- _Exercise requirements_:
Tally the lines in the listing below that contain "this" and report the tally alone.

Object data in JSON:
"""

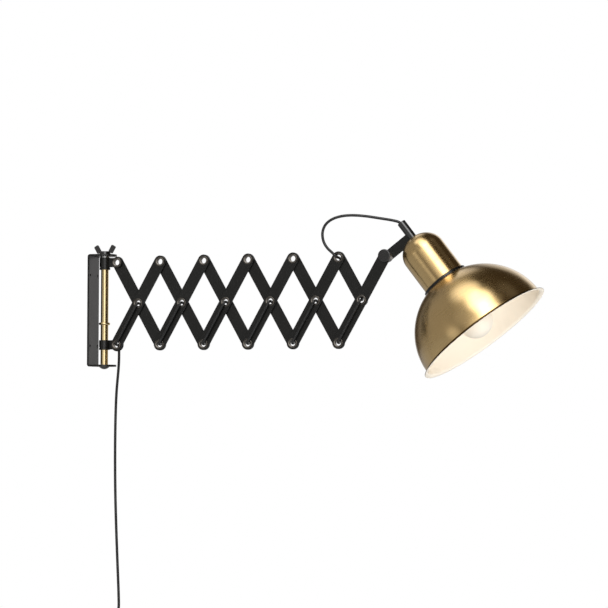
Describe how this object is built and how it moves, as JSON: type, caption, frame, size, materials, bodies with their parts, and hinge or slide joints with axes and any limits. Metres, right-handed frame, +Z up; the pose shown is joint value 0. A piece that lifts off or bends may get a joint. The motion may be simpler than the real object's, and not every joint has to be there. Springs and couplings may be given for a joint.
{
  "type": "accordion wall lamp",
  "caption": "Scissor-arm wall lamp: a spun brass dome shade on a folding arm of black flat bars that swivels on a bent wall bracket.",
  "frame": {"origin": "on the wall, at the middle of the bracket's back face", "axes": "+X out of the wall along the arm, +Z up, -Y towards the front layer of bars"},
  "size_m": [0.7224, 0.22, 0.7592],
  "materials": {
    "black_enamel": "satin black enamel",
    "gloss_black": "gloss black",
    "brass": "satin brushed brass, clear lacquer",
    "nickel": "satin nickel plate",
    "zinc": "zinc plated steel",
    "bush": "matt black nylon",
    "holder": "cream phenolic",
    "bulb_glass": "opal glass",
    "bulb_cap": "plain screw cap",
    "cord": "black cord",
    "tie": "soft black band",
    "plug": "moulded black plug",
    "pins": "nickel brass pins"
  },
  "bodies": {
    "wall_frame": {"wall_bracket": "black_enamel", "post_tube": "brass", "pivot_bolt": "gloss_black", "stop_ring": "black_enamel", "bracket_washer": "nickel"},
    "wing_nut": {"wing_nut": "gloss_black"},
    "arm_swivel": {"upper_collar": "black_enamel", "rivet_collar": "nickel"},
    "falling_bar_1": {"falling_bar_1": "black_enamel", "cord_back_1": "cord"},
    "rising_bar_1": {"rising_bar_1": "black_enamel", "rivets_1": "nickel", "cord_front_1": "cord"},
    "falling_bar_2": {"falling_bar_2": "black_enamel", "cord_back_2": "cord"},
    "rising_bar_2": {"rising_bar_2": "black_enamel", "rivets_2": "nickel", "cord_front_2": "cord"},
    "falling_bar_3": {"falling_bar_3": "black_enamel", "cord_back_3": "cord"},
    "rising_bar_3": {"rising_bar_3": "black_enamel", "rivets_3": "nickel", "cord_front_3": "cord"},
    "falling_bar_4": {"falling_bar_4": "black_enamel", "cord_back_4": "cord"},
    "rising_bar_4": {"rising_bar_4": "black_enamel", "rivets_4": "nickel", "cord_front_4": "cord"},
    "falling_bar_5": {"falling_bar_5": "black_enamel", "cord_back_5": "cord"},
    "rising_bar_5": {"rising_bar_5": "black_enamel", "rivets_5": "nickel", "cord_front_5": "cord"},
    "falling_bar_6": {"falling_bar_6": "black_enamel", "cord_back_6": "cord"},
    "rising_bar_6": {"rising_bar_6": "black_enamel", "rivets_6": "nickel", "cord_front_6": "cord"},
    "lower_slide": {"lower_collar": "black_enamel", "cord_tail": "cord", "cord_coil": "cord", "coil_ties": "tie", "plug_body": "plug", "plug_pins": "pins"},
    "knob": {"knuckle_knob": "gloss_black"},
    "head": {"head_strap": "black_enamel", "knuckle_spacer": "nickel", "knuckle_nut": "nickel", "stem_tube": "gloss_black", "stem_bush": "bush", "stem_nipple": "zinc", "neck_cap": "brass", "neck_nut": "zinc", "neck_ring": "black_enamel", "shade": "brass", "lamp_holder": "holder", "holder_ring": "holder", "bulb_glass": "bulb_glass", "bulb_cap": "bulb_cap", "cord_loop": "cord"}
  },
  "joints": [
    {"name": "wing_nut_turn", "type": "hinge", "parent": "wall_frame", "child": "wing_nut", "pos_m": [0.0215, 0, 0.08875], "axis": [0, 0, 1], "continuous": true},
    {"name": "arm_swivel", "type": "hinge", "parent": "wall_frame", "child": "arm_swivel", "pos_m": [0.0215, 0, 0.07575], "axis": [0, 0, 1], "range_deg": [-60, 60]},
    {"name": "arm_fold", "type": "hinge", "parent": "arm_swivel", "child": "falling_bar_1", "pos_m": [0.043, 0, 0.07575], "axis": [0, -1, 0], "range_deg": [-21, 14.5]},
    {"name": "fold_rising_1", "type": "hinge", "parent": "falling_bar_1", "child": "rising_bar_1", "pos_m": [0.07975, 0, 0.01075], "axis": [0, -1, 0], "range_deg": [-29, 42]},
    {"name": "fold_rising_2", "type": "hinge", "parent": "falling_bar_1", "child": "rising_bar_2", "pos_m": [0.1165, 0, -0.05425], "axis": [0, -1, 0], "range_deg": [-29, 42]},
    {"name": "fold_lower_collar", "type": "hinge", "parent": "rising_bar_1", "child": "lower_slide", "pos_m": [0.043, 0, -0.05425], "axis": [0, -1, 0], "range_deg": [-21, 14.5]},
    {"name": "fold_falling_2", "type": "hinge", "parent": "rising_bar_2", "child": "falling_bar_2", "pos_m": [0.15325, 0, 0.01075], "axis": [0, -1, 0], "range_deg": [-42, 29]},
    {"name": "fold_falling_3", "type": "hinge", "parent": "rising_bar_2", "child": "falling_bar_3", "pos_m": [0.19, 0, 0.07575], "axis": [0, -1, 0], "range_deg": [-42, 29]},
    {"name": "fold_rising_3", "type": "hinge", "parent": "falling_bar_3", "child": "rising_bar_3", "pos_m": [0.22675, 0, 0.01075], "axis": [0, -1, 0], "range_deg": [-29, 42]},
    {"name": "fold_rising_4", "type": "hinge", "parent": "falling_bar_3", "child": "rising_bar_4", "pos_m": [0.2635, 0, -0.05425], "axis": [0, -1, 0], "range_deg": [-29, 42]},
    {"name": "fold_falling_4", "type": "hinge", "parent": "rising_bar_4", "child": "falling_bar_4", "pos_m": [0.30025, 0, 0.01075], "axis": [0, -1, 0], "range_deg": [-42, 29]},
    {"name": "fold_falling_5", "type": "hinge", "parent": "rising_bar_4", "child": "falling_bar_5", "pos_m": [0.337, 0, 0.07575], "axis": [0, -1, 0], "range_deg": [-42, 29]},
    {"name": "fold_rising_5", "type": "hinge", "parent": "falling_bar_5", "child": "rising_bar_5", "pos_m": [0.37375, 0, 0.01075], "axis": [0, -1, 0], "range_deg": [-29, 42]},
    {"name": "fold_rising_6", "type": "hinge", "parent": "falling_bar_5", "child": "rising_bar_6", "pos_m": [0.4105, 0, -0.05425], "axis": [0, -1, 0], "range_deg": [-29, 42]},
    {"name": "fold_falling_6", "type": "hinge", "parent": "rising_bar_6", "child": "falling_bar_6", "pos_m": [0.44725, 0, 0.01075], "axis": [0, -1, 0], "range_deg": [-42, 29]},
    {"name": "head_tilt", "type": "hinge", "parent": "rising_bar_6", "child": "head", "pos_m": [0.48466, 0, 0.07691], "axis": [0, -1, 0], "range_deg": [-40, 75], "deforming": ["cord_loop"]},
    {"name": "knob_turn", "type": "hinge", "parent": "rising_bar_6", "child": "knob", "pos_m": [0.48466, 0, 0.07691], "axis": [0, 1, 0], "continuous": true}
  ],
  "couplings": [
    {"joint": "fold_rising_1", "follows": "arm_fold", "ratio": -2},
    {"joint": "fold_rising_2", "follows": "arm_fold", "ratio": -2},
    {"joint": "fold_lower_collar", "follows": "arm_fold", "ratio": 1},
    {"joint": "fold_falling_2", "follows": "arm_fold", "ratio": 2},
    {"joint": "fold_falling_3", "follows": "arm_fold", "ratio": 2},
    {"joint": "fold_rising_3", "follows": "arm_fold", "ratio": -2},
    {"joint": "fold_rising_4", "follows": "arm_fold", "ratio": -2},
    {"joint": "fold_falling_4", "follows": "arm_fold", "ratio": 2},
    {"joint": "fold_falling_5", "follows": "arm_fold", "ratio": 2},
    {"joint": "fold_rising_5", "follows": "arm_fold", "ratio": -2},
    {"joint": "fold_rising_6", "follows": "arm_fold", "ratio": -2},
    {"joint": "fold_falling_6", "follows": "arm_fold", "ratio": 2}
  ]
}
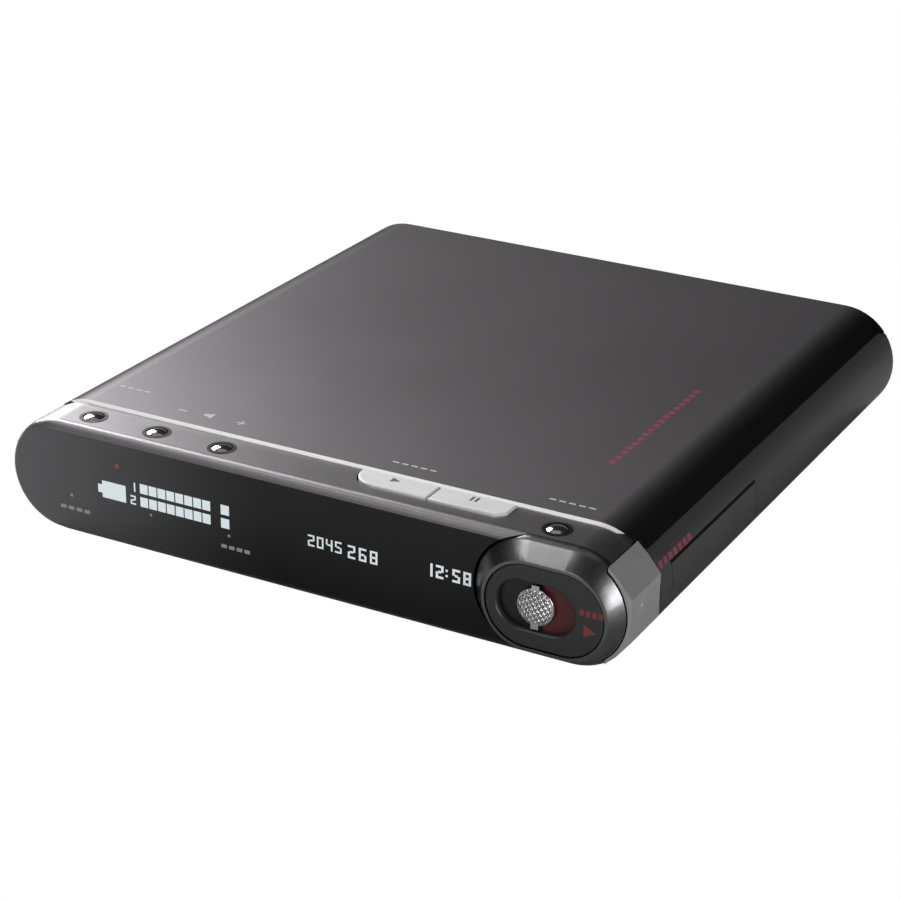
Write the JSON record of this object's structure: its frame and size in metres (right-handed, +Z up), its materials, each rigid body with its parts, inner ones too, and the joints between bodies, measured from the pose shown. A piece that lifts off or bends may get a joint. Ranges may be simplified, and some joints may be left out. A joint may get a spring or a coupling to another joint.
{
  "type": "portable minidisc player",
  "caption": "Pocket disc recorder: flat case with rounded sides, hinged lid, display front, side slides, keys and a record knob.",
  "frame": {"origin": "bottom centre of the bounding box, on the surface it rests on", "axes": "+Z up, display and record knob face -Y, battery door and lid-release slide on +X"},
  "size_m": [0.0812, 0.086, 0.0146],
  "materials": {
    "lid_metal": "satin anodised gunmetal",
    "shell_plastic": "fine satin, near black",
    "window_plastic": "smoked, polished",
    "display_glass": "dark panel with pale blue segments",
    "strip_metal": "brushed dark nickel",
    "pod_metal": "brushed dark nickel",
    "face_plastic": "satin",
    "carriage_red": "deep red",
    "bright_metal": "bright satin",
    "button_chrome": "polished",
    "ring_metal": "gloss black",
    "slide_metal": "cast, satin",
    "inner_plastic": "moulded",
    "board_laminate": "green solder mask",
    "chip_resin": "moulded",
    "bare_steel": "stamped sheet",
    "damper_rubber": "soft",
    "motor_can": "satin",
    "gold_contact": "plated",
    "lens_glass": "coated",
    "battery_sleeve": "printed film",
    "ribbon_film": "amber film"
  },
  "bodies": {
    "base": {"bottom_shell": "shell_plastic", "battery": "battery_sleeve", "battery_contacts": "gold_contact", "main_board": "board_laminate", "board_chips": "chip_resin", "flex_cable": "ribbon_film", "front_frame": "inner_plastic", "display_panel": "display_glass", "display_window": "window_plastic", "control_strip": "strip_metal", "button_rings": "ring_metal", "switch_board": "board_laminate", "tact_switches": "inner_plastic", "rec_pod": "pod_metal", "rec_face": "face_plastic", "rec_switch": "inner_plastic", "mechanism_chassis": "bare_steel", "rubber_dampers": "damper_rubber", "chassis_screws": "bare_steel", "bottom_screws": "ring_metal", "spindle_motor": "motor_can", "guide_rails": "bare_steel", "sled_motor": "motor_can", "headphone_jack": "inner_plastic", "microphone_jack": "inner_plastic", "line_in_jack": "inner_plastic", "usb_port": "bare_steel", "hinge_pins": "bare_steel"},
    "lid": {"top_lid": "lid_metal", "lid_liner": "inner_plastic"},
    "holder": {"disc_holder": "bare_steel", "holder_springs": "bare_steel"},
    "open_slider": {"open_slide": "slide_metal"},
    "hold_slider": {"hold_slide": "slide_metal"},
    "rec_slider": {"rec_carriage": "carriage_red", "rec_knob": "bright_metal"},
    "menu": {"menu_button": "button_chrome"},
    "volume_down": {"volume_down_button": "button_chrome"},
    "volume_up": {"volume_up_button": "button_chrome"},
    "mark": {"mark_button": "button_chrome"},
    "play": {"play_key": "bright_metal"},
    "pause": {"pause_key": "bright_metal"},
    "door": {"battery_door": "shell_plastic"},
    "platter": {"turntable": "bare_steel"},
    "sled": {"optical_pickup": "inner_plastic", "objective_lens": "lens_glass"},
    "screw": {"lead_screw": "bare_steel"}
  },
  "joints": [
    {"name": "lid_hinge", "type": "hinge", "parent": "base", "child": "lid", "pos_m": [0, 0.0419, 0.0129], "axis": [-1, 0, 0], "range_deg": [0, 25]},
    {"name": "holder_hinge", "type": "hinge", "parent": "base", "child": "holder", "pos_m": [0, 0.0419, 0.0129], "axis": [-1, 0, 0], "range_deg": [0, 15]},
    {"name": "open_travel", "type": "slide", "parent": "base", "child": "open_slider", "axis": [0, -1, 0], "range_m": [0, 0.0012], "stiffness_N_per_m": 150},
    {"name": "hold_travel", "type": "slide", "parent": "base", "child": "hold_slider", "axis": [0, 1, 0], "range_m": [0, 0.0012]},
    {"name": "rec_travel", "type": "slide", "parent": "base", "child": "rec_slider", "axis": [1, 0, 0], "range_m": [0, 0.0024], "stiffness_N_per_m": 120},
    {"name": "battery_door_travel", "type": "slide", "parent": "base", "child": "door", "axis": [1, 0, 0], "range_m": [0, 0.02]},
    {"name": "platter_spin", "type": "hinge", "parent": "base", "child": "platter", "pos_m": [0, 0, 0.0065], "axis": [0, 0, 1], "continuous": true},
    {"name": "sled_travel", "type": "slide", "parent": "base", "child": "sled", "axis": [-1, 0, 0], "range_m": [0, 0.0145]},
    {"name": "lead_screw_spin", "type": "hinge", "parent": "base", "child": "screw", "pos_m": [0, 0.013, 0.0045], "axis": [1, 0, 0], "range_deg": [0, 1745]},
    {"name": "menu_press", "type": "slide", "parent": "base", "child": "menu", "axis": [0, 0, -1], "range_m": [0, 0.0003], "stiffness_N_per_m": 600},
    {"name": "volume_down_press", "type": "slide", "parent": "base", "child": "volume_down", "axis": [0, 0, -1], "range_m": [0, 0.0003], "stiffness_N_per_m": 600},
    {"name": "volume_up_press", "type": "slide", "parent": "base", "child": "volume_up", "axis": [0, 0, -1], "range_m": [0, 0.0003], "stiffness_N_per_m": 600},
    {"name": "mark_press", "type": "slide", "parent": "base", "child": "mark", "axis": [0, 0, -1], "range_m": [0, 0.0003], "stiffness_N_per_m": 600},
    {"name": "play_press", "type": "slide", "parent": "base", "child": "play", "axis": [0, 0, -1], "range_m": [0, 0.0003], "stiffness_N_per_m": 600},
    {"name": "pause_press", "type": "slide", "parent": "base", "child": "pause", "axis": [0, 0, -1], "range_m": [0, 0.0003], "stiffness_N_per_m": 600}
  ],
  "couplings": [
    {"joint": "holder_hinge", "follows": "lid_hinge", "ratio": 0.6},
    {"joint": "lead_screw_spin", "follows": "sled_travel", "rad_per_m": 2094.4}
  ]
}
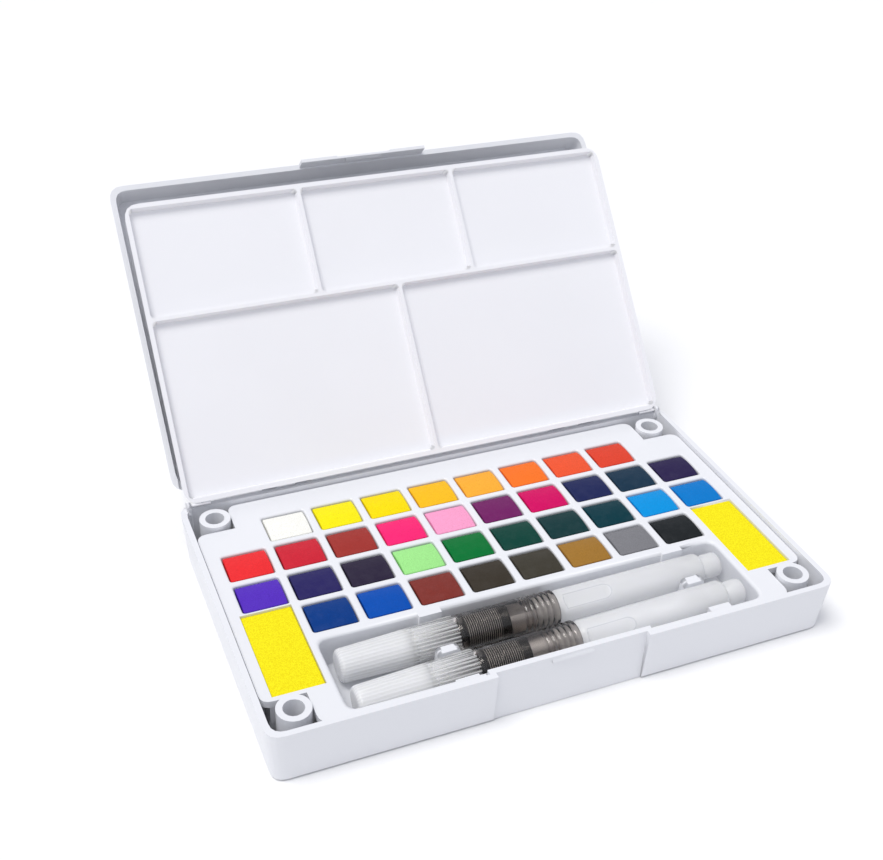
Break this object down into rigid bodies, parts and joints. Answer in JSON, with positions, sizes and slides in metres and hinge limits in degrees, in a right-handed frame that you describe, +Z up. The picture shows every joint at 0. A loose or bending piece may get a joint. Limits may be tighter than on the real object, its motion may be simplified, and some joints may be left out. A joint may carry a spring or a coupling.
{
  "type": "watercolour paint box",
  "caption": "Hinged watercolour paint box with an opening lid and mixing palette, a lift-out tray of paint cakes, sponge blocks and capped water brushes lying in a bay.",
  "frame": {"origin": "centre of the flat underside of the base, measured over the box footprint", "axes": "+X to the right along the hinge, +Y from the latch side to the hinge side, +Z up"},
  "size_m": [0.235, 0.2469, 0.1316],
  "materials": {
    "white_plastic": "white moulded, satin gloss",
    "palette_plastic": "white moulded, smooth",
    "pin_metal": "plain steel wire",
    "sponge": "open-cell yellow foam",
    "cap_plastic": "frosted translucent, fluted",
    "grip_plastic": "smoky transparent",
    "feed_plastic": "black",
    "barrel_plastic": "milky translucent, soft",
    "tuft_hair": "pale synthetic hair",
    "paint_1_1": "dry paint cake, slightly grainy",
    "paint_1_2": "dry paint cake, slightly grainy",
    "paint_1_3": "dry paint cake, slightly grainy",
    "paint_1_4": "dry paint cake, slightly grainy",
    "paint_1_5": "dry paint cake, slightly grainy",
    "paint_1_6": "dry paint cake, slightly grainy",
    "paint_1_7": "dry paint cake, slightly grainy",
    "paint_1_8": "dry paint cake, slightly grainy",
    "paint_2_0": "dry paint cake, slightly grainy",
    "paint_2_1": "dry paint cake, slightly grainy",
    "paint_2_2": "dry paint cake, slightly grainy",
    "paint_2_3": "dry paint cake, slightly grainy",
    "paint_2_4": "dry paint cake, slightly grainy",
    "paint_2_5": "dry paint cake, slightly grainy",
    "paint_2_6": "dry paint cake, slightly grainy",
    "paint_2_7": "dry paint cake, slightly grainy",
    "paint_2_8": "dry paint cake, slightly grainy",
    "paint_2_9": "dry paint cake, slightly grainy",
    "paint_3_0": "dry paint cake, slightly grainy",
    "paint_3_1": "dry paint cake, slightly grainy",
    "paint_3_2": "dry paint cake, slightly grainy",
    "paint_3_3": "dry paint cake, slightly grainy",
    "paint_3_4": "dry paint cake, slightly grainy",
    "paint_3_5": "dry paint cake, slightly grainy",
    "paint_3_6": "dry paint cake, slightly grainy",
    "paint_3_7": "dry paint cake, slightly grainy",
    "paint_3_8": "dry paint cake, slightly grainy",
    "paint_3_9": "dry paint cake, slightly grainy",
    "paint_4_1": "dry paint cake, slightly grainy",
    "paint_4_2": "dry paint cake, slightly grainy",
    "paint_4_3": "dry paint cake, slightly grainy",
    "paint_4_4": "dry paint cake, slightly grainy",
    "paint_4_5": "dry paint cake, slightly grainy",
    "paint_4_6": "dry paint cake, slightly grainy",
    "paint_4_7": "dry paint cake, slightly grainy",
    "paint_4_8": "dry paint cake, slightly grainy"
  },
  "bodies": {
    "base": {"base_shell": "white_plastic", "left_hinge_pin": "pin_metal", "right_hinge_pin": "pin_metal"},
    "lid": {"lid_shell": "white_plastic"},
    "palette_leaf": {"palette": "palette_plastic"},
    "tray": {"insert_tray": "white_plastic", "cake_1_1": "paint_1_1", "cake_1_2": "paint_1_2", "cake_1_3": "paint_1_3", "cake_1_4": "paint_1_4", "cake_1_5": "paint_1_5", "cake_1_6": "paint_1_6", "cake_1_7": "paint_1_7", "cake_1_8": "paint_1_8", "cake_2_0": "paint_2_0", "cake_2_1": "paint_2_1", "cake_2_2": "paint_2_2", "cake_2_3": "paint_2_3", "cake_2_4": "paint_2_4", "cake_2_5": "paint_2_5", "cake_2_6": "paint_2_6", "cake_2_7": "paint_2_7", "cake_2_8": "paint_2_8", "cake_2_9": "paint_2_9", "cake_3_0": "paint_3_0", "cake_3_1": "paint_3_1", "cake_3_2": "paint_3_2", "cake_3_3": "paint_3_3", "cake_3_4": "paint_3_4", "cake_3_5": "paint_3_5", "cake_3_6": "paint_3_6", "cake_3_7": "paint_3_7", "cake_3_8": "paint_3_8", "cake_3_9": "paint_3_9", "cake_4_1": "paint_4_1", "cake_4_2": "paint_4_2", "cake_4_3": "paint_4_3", "cake_4_4": "paint_4_4", "cake_4_5": "paint_4_5", "cake_4_6": "paint_4_6", "cake_4_7": "paint_4_7", "cake_4_8": "paint_4_8"},
    "left_sponge_block": {"left_sponge": "sponge"},
    "right_sponge_block": {"right_sponge": "sponge"},
    "rear_brush": {"rear_brush_grip": "grip_plastic", "rear_brush_feed": "feed_plastic", "rear_brush_tuft": "tuft_hair"},
    "rear_cap": {"rear_brush_cap": "cap_plastic"},
    "rear_barrel": {"rear_brush_barrel": "barrel_plastic", "rear_brush_tail_plug": "barrel_plastic"},
    "front_brush": {"front_brush_grip": "grip_plastic", "front_brush_feed": "feed_plastic", "front_brush_tuft": "tuft_hair"},
    "front_cap": {"front_brush_cap": "cap_plastic"},
    "front_barrel": {"front_brush_barrel": "barrel_plastic", "front_brush_tail_plug": "barrel_plastic"}
  },
  "joints": [
    {"name": "lid_hinge", "type": "hinge", "parent": "base", "child": "lid", "pos_m": [0, 0.0732, 0.02415], "axis": [-1, 0, 0], "range_deg": [-133.33, 0]},
    {"name": "palette_hinge", "type": "hinge", "parent": "base", "child": "palette_leaf", "pos_m": [0, 0.0665, 0.0256], "axis": [-1, 0, 0], "range_deg": [-130.6, 0]},
    {"name": "tray_lift", "type": "slide", "parent": "base", "child": "tray", "axis": [0, 0, 1], "range_m": [0, 0.03]},
    {"name": "left_sponge_lift", "type": "slide", "parent": "tray", "child": "left_sponge_block", "axis": [0, 0, 1], "range_m": [0, 0.015]},
    {"name": "right_sponge_lift", "type": "slide", "parent": "tray", "child": "right_sponge_block", "axis": [0, 0, 1], "range_m": [0, 0.015]},
    {"name": "rear_brush_lift", "type": "slide", "parent": "tray", "child": "rear_brush", "axis": [0, 0, 1], "range_m": [0, 0.018]},
    {"name": "rear_cap_pull", "type": "slide", "parent": "rear_brush", "child": "rear_cap", "axis": [-0.9999, -0.0131, 0], "range_m": [0, 0.004]},
    {"name": "rear_barrel_twist", "type": "hinge", "parent": "rear_brush", "child": "rear_barrel", "pos_m": [0, -0.0348, 0.016], "axis": [0.9999, 0.0131, 0], "range_deg": [0, 360]},
    {"name": "front_brush_lift", "type": "slide", "parent": "tray", "child": "front_brush", "axis": [0, 0, 1], "range_m": [0, 0.018]},
    {"name": "front_cap_pull", "type": "slide", "parent": "front_brush", "child": "front_cap", "axis": [-0.9997, -0.0262, 0], "range_m": [0, 0.004]},
    {"name": "front_barrel_twist", "type": "hinge", "parent": "front_brush", "child": "front_barrel", "pos_m": [0, -0.0537, 0.016], "axis": [0.9997, 0.0262, 0], "range_deg": [0, 360]}
  ],
  "couplings": [
    {"joint": "palette_hinge", "follows": "lid_hinge", "ratio": 0.9795}
  ]
}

"""

- _Written solution_:
3